- **EXERCISE OBJECTIVE**: Show only lines that include "materials".

- **RECORDED DATA**:
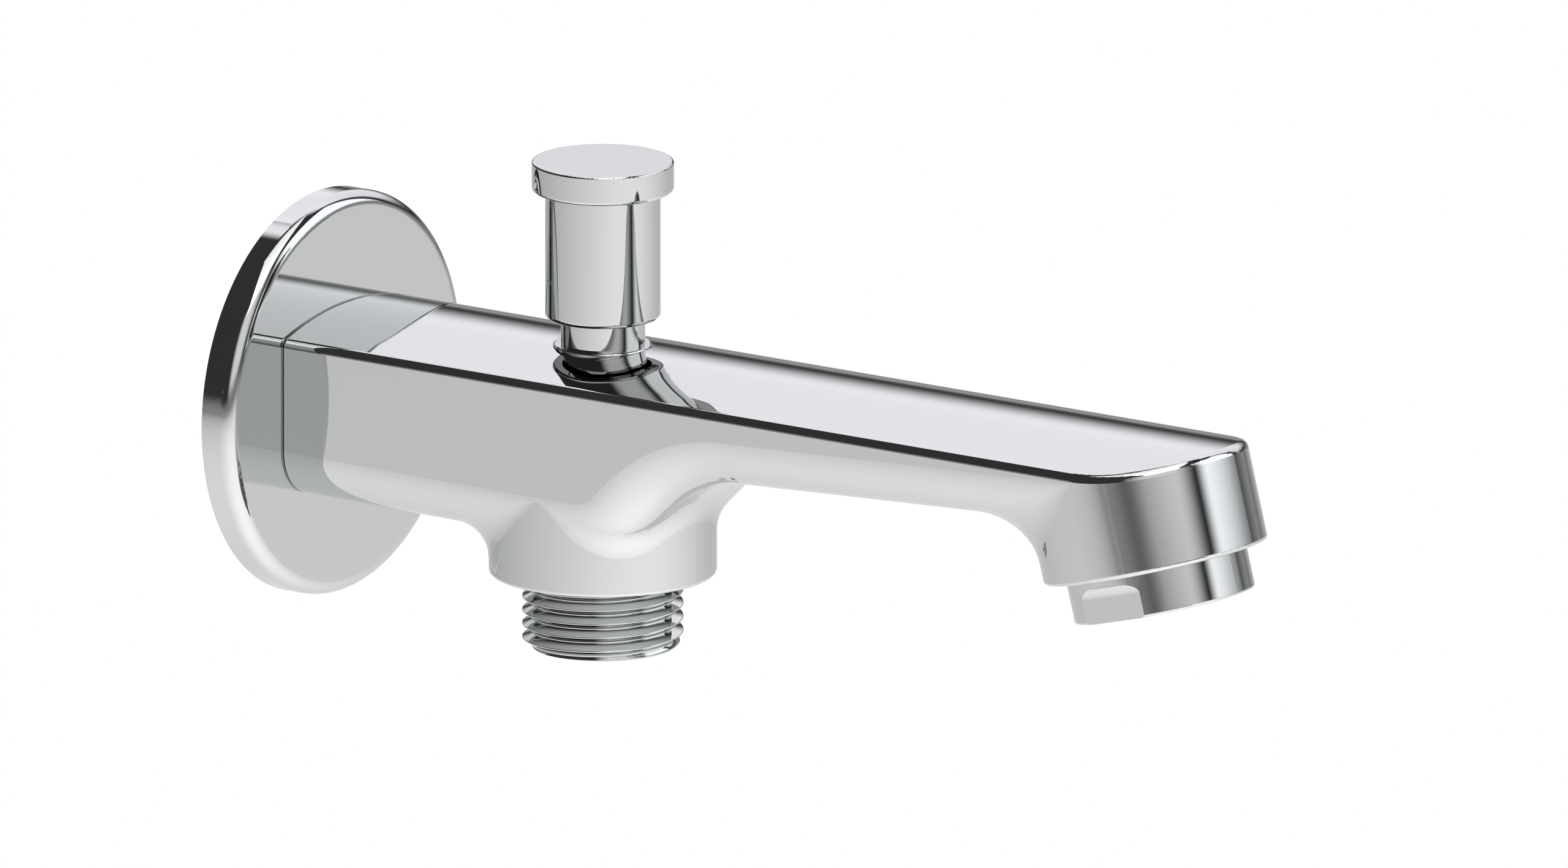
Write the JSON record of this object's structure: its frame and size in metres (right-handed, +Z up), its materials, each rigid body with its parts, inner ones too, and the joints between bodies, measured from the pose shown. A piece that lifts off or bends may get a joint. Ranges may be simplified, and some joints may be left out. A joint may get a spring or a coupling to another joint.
{
  "type": "bath spout",
  "caption": "Straight bath spout on a round wall flange, with a pull-up diverter knob on top, a threaded shower outlet below and a tilted outlet head with an aerator.",
  "frame": {"origin": "centre of the flange's hole in the wall plane, on the inlet's axis", "axes": "+X runs out from the wall to the outlet, +Z up, +Y to the right when facing the wall"},
  "size_m": [0.1471, 0.0532, 0.0646],
  "materials": {
    "chrome_plate": "polished chrome plate on brass",
    "brass": "machined",
    "black_rubber": "moulded",
    "white_plastic": "moulded",
    "grey_plastic": "moulded",
    "steel_mesh": "woven wire"
  },
  "bodies": {
    "spout": {"spout_body": "chrome_plate", "wall_flange": "chrome_plate", "shower_nipple": "chrome_plate", "diverter_gland": "chrome_plate", "aerator_housing": "chrome_plate", "wall_gasket": "black_rubber", "inlet_washer": "black_rubber", "nipple_gasket": "black_rubber", "gland_gasket": "black_rubber", "aerator_gasket": "black_rubber", "aerator_sleeve": "white_plastic", "aerator_strainer": "white_plastic", "aerator_diffuser": "white_plastic", "aerator_grille": "grey_plastic", "aerator_screen_lower": "steel_mesh", "aerator_screen_upper": "steel_mesh"},
    "diverter": {"diverter_knob": "chrome_plate", "diverter_spindle": "brass", "spindle_oring_lower": "black_rubber", "spindle_oring_upper": "black_rubber", "upper_backing_washer": "brass", "upper_valve_seal": "black_rubber", "valve_disc": "brass", "lower_valve_seal": "black_rubber", "lower_backing_washer": "brass", "valve_nut": "brass"}
  },
  "joints": [
    {"name": "diverter_lift", "type": "slide", "parent": "spout", "child": "diverter", "axis": [0, 0, 1], "range_m": [0, 0.0071]}
  ]
}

- **ANSWER TO THE PROBLEM**:
Write the JSON record of this object's structure: its frame and size in metres (right-handed, +Z up), its materials, each rigid body with its parts, inner ones too, and the joints between bodies, measured from the pose shown. A piece that lifts off or bends may get a joint. Ranges may be simplified, and some joints may be left out. A joint may get a spring or a coupling to another joint.
  "materials": {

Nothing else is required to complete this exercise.